- Date: 7–14 June
- Edition: 91st
- Category: World Series
- Draw: 56S / 28D
- Prize money: $600,000
- Surface: Grass / outdoor
- Location: London, United Kingdom
- Venue: Queen's Club

Champions

Singles
- Michael Stich

Doubles
- Todd Woodbridge / Mark Woodforde
| Queen's Club Championships |

= 1993 Stella Artois Championships =

The 1993 Stella Artois Championships was a men's tennis tournament played on outdoor grass courts at the Queen's Club in London in the United Kingdom that was part of the World Series of the 1993 ATP Tour.

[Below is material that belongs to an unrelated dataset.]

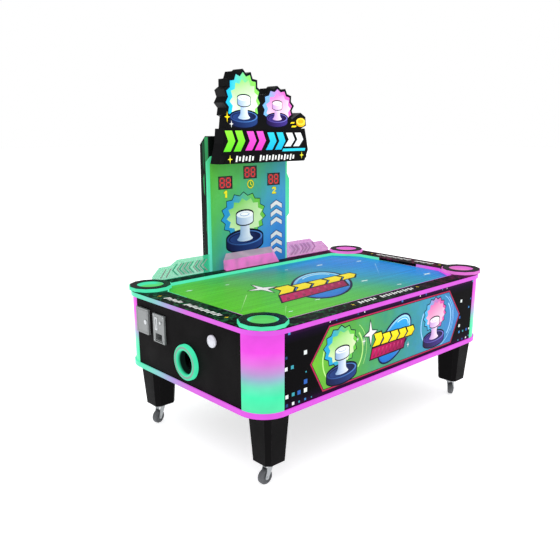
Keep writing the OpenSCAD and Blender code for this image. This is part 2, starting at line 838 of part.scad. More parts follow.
module power_inlet() {
    y1 = table_y + panel_y;
    color("#18191b") difference() {
        union() {
            block(inlet_x - 20, inlet_x + 20, y1, y1 + 4, inlet_z - 20, inlet_z + 46);
            block(inlet_x - 14, inlet_x + 14, y1 - 26, y1 + 1, inlet_z - 13, inlet_z + 39);
        }
        block(inlet_x - 12, inlet_x + 12, y1 - 18, y1 + 5, inlet_z - 9, inlet_z + 9);
        block(inlet_x - 9.5, inlet_x + 9.5, y1 - 14, y1 + 5, inlet_z + 16.5, inlet_z + 37.5);
    }
    for (x = [-7, 0, 7]) color("silver")
        block(inlet_x + x - 1, inlet_x + x + 1, y1 - 18, y1 - 4, inlet_z - 2.5, inlet_z + 2.5);
}

// Rocker, tipped about an axis along X
rocker_z = inlet_z + 27;
rocker_y = table_y + panel_y - 3;
rocker_tip = 7;
module power_switch() {
    color("#a01818") translate([inlet_x, rocker_y, rocker_z]) rotate([rocker_tip, 0, 0])
        rotate([90, 0, 90]) translate([0, 0, -8]) linear_extrude(16)
            polygon([[-5, -5], [5, -9], [4, 0], [5, 9], [-5, 5]]);
}

// Power supply and control board, screwed to the cabinet's floor
module electronics() {
    color("#6f8f7a") at_table() {
        block(300, 470, -150, -50, panel_bottom, panel_bottom + 48);
        block(300, 460, 40, 160, panel_bottom, panel_bottom + 10);
        block(320, 350, 60, 100, panel_bottom + 10, panel_bottom + 28);
        block(380, 440, 80, 140, panel_bottom + 10, panel_bottom + 22);
    }
}

// Leg bolts, the tower cover's screws, and the coin door's fixed hinge leaf with its pin
module fixings() {
    z_mid = (door_z0 + door_z1) / 2;
    gap = 0.3;
    color("#c2c5c7") cover_screws() {
        cylinder(r = 4, h = screw_head_h, $fn = 24);
        cylinder(r = 2, h = 20, $fn = 24);
    }
    color("#c2c5c7") at_table() {
        leg_bolts() {
            translate([0, 0, -40]) cylinder(r = 4, h = bottom_strip_h + 44);
            translate([0, 0, bottom_strip_h]) cylinder(d = 15, h = 6, $fn = 6);
        }
        difference() {
            block(-panel_x - 1.4, -panel_x, 341, 346.8, door_z0, door_z1);
            block(-panel_x - 2, 1 - panel_x, 340, 348, z_mid - knuckle_h / 2 - gap, z_mid + knuckle_h / 2 + gap);
        }
        for (z = [[door_z0, z_mid - knuckle_h / 2 - gap], [z_mid + knuckle_h / 2 + gap, door_z1]])
            translate([hinge_x, hinge_y, z[0]]) cylinder(r = hinge_r, h = z[1] - z[0]);
        translate([hinge_x, hinge_y, door_z0]) cylinder(r = 1.5, h = door_z1 - door_z0);
    }
}

floor_panel();
front_panel();
back_panel();
left_end_panel();
right_end_panel();
corner_posts();
corner_light_fl();
corner_light_fr();
corner_light_bl();
corner_light_br();
top_light_strip();
bottom_light_strip();
rail_front();
rail_back();
rail_left();
rail_right();
inner_light_strip();
corner_rings();
ring_lights();
playfield();
plenum_tray();
blower_housing();
blower_motor();
blower_impeller();
puck_chutes();
puck_port_rings();
coin_door();
coin_lock();
cash_box();
coin_acceptor();
coin_return_button();
start_button();
start_button_bezel();
leg_fl();
leg_fr();
leg_bl();
leg_br();
castor_plates();
castor_fork_fl();
castor_fork_fr();
castor_fork_bl();
castor_fork_br();
castor_wheel_fl();
castor_wheel_fr();
castor_wheel_bl();
castor_wheel_br();
tower_case();
tower_back_cover();
tower_front_panel();
tower_edge_light();
header_sign();
mounting_brackets();
tower_shelf();
score_displays();
side_guard_left();
side_guard_right();
power_inlet();
power_switch();
electronics();
fixings();
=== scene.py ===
import math

import bmesh
import bpy
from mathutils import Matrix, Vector


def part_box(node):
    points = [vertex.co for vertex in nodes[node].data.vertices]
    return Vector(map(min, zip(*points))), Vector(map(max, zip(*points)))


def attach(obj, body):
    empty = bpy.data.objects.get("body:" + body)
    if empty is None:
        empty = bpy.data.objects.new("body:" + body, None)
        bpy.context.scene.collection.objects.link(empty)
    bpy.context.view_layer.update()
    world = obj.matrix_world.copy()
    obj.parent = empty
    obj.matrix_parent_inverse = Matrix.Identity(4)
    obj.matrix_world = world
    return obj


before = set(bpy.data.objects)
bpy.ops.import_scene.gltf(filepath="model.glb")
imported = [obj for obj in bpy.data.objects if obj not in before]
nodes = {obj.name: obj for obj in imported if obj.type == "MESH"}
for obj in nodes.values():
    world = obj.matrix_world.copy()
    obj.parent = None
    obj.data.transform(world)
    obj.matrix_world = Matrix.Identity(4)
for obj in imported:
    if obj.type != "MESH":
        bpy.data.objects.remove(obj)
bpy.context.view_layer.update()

# ---- Camera, floor and studio light ----
# A camera at about a person's chest, off the coin end's front corner, looking slightly down.
# The floor is a plain pale sheet in a bright, even room with two soft lamps. Shiny faces mirror that
# room dimmer than it is, so black boards stay black.
eye = (-2.138, -2.091, 1.320)
look_down = 14.77
turn = -43.07
camera_data = bpy.data.cameras.new("camera")
camera_data.lens = 42.05
camera_data.shift_y = 0.036
camera = bpy.data.objects.new("camera", camera_data)
camera.location = eye
camera.rotation_euler = (math.radians(90 - look_down), 0, math.radians(turn))
bpy.context.collection.objects.link(camera)
bpy.context.scene.camera = camera
bpy.context.scene.view_settings.view_transform = "Standard"

world = bpy.data.worlds.new("room")
world.use_nodes = True
room = world.node_tree.nodes["Background"]
room.inputs["Color"].default_value = (1, 1, 1, 1)
mirrored = world.node_tree.nodes.new("ShaderNodeLightPath")
dimmed = world.node_tree.nodes.new("ShaderNodeMapRange")
dimmed.inputs["To Min"].default_value = 1.0
dimmed.inputs["To Max"].default_value = 0.3
world.node_tree.links.new(mirrored.outputs["Is Glossy Ray"], dimmed.inputs["Value"])
world.node_tree.links.new(dimmed.outputs["Result"], room.inputs["Strength"])
bpy.context.scene.world = world


def soft_lamp(name, place, aim, size, power):
    """A square soft lamp at a place, turned to face a point."""
    data = bpy.data.lights.new(name, "AREA")
    data.size = size
    data.energy = power
    lamp = bpy.data.objects.new(name, data)
    lamp.location = place
    lamp.rotation_euler = (Vector(aim) - Vector(place)).to_track_quat("-Z", "Y").to_euler()
    bpy.context.collection.objects.link(lamp)


soft_lamp("key_lamp", (-3.2, -2.2, 4.2), (0, 0, 0.6), 2.6, 60)
soft_lamp("back_lamp", (2.6, 2.8, 3.2), (0, 0, 0.7), 2.2, 16)


def principled(name, **sockets):
    """A material with one Principled shader, whose own sockets are set by name."""
    made = bpy.data.materials.new(name)
    made.use_nodes = True
    shader = made.node_tree.nodes["Principled BSDF"]
    for socket, value in sockets.items():
        shader.inputs[socket.replace("_", " ")].default_value = value
    return made, made.node_tree, shader


def rgb(code):
    """Linear colour of a hex code such as #5cf5c0."""
    parts = [int(code[i:i + 2], 16) / 255 for i in (1, 3, 5)]
    return (*[p / 12.92 if p <= 0.04045 else ((p + 0.055) / 1.055) ** 2.4 for p in parts], 1)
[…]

It was the 91st edition of the tournament ran from 7 June until 14 June 1993. Sixth-seeded Michael Stich won the singles title and Todd Woodbridge / Mark Woodforde won the doubles title.

==Finals==

===Singles===

GER Michael Stich defeated Wayne Ferreira 6–3, 6–4
- It was Stich's 3rd singles title of the year and the 10th of his career.

===Doubles===

AUS Todd Woodbridge / AUS Mark Woodforde defeated GBR Neil Broad / Gary Muller 6–7, 6–3, 6–4
- It was Woodbridge's 3rd title of the year and the 19th of his career. It was Woodforde's 4th title of the year and the 23rd of his career.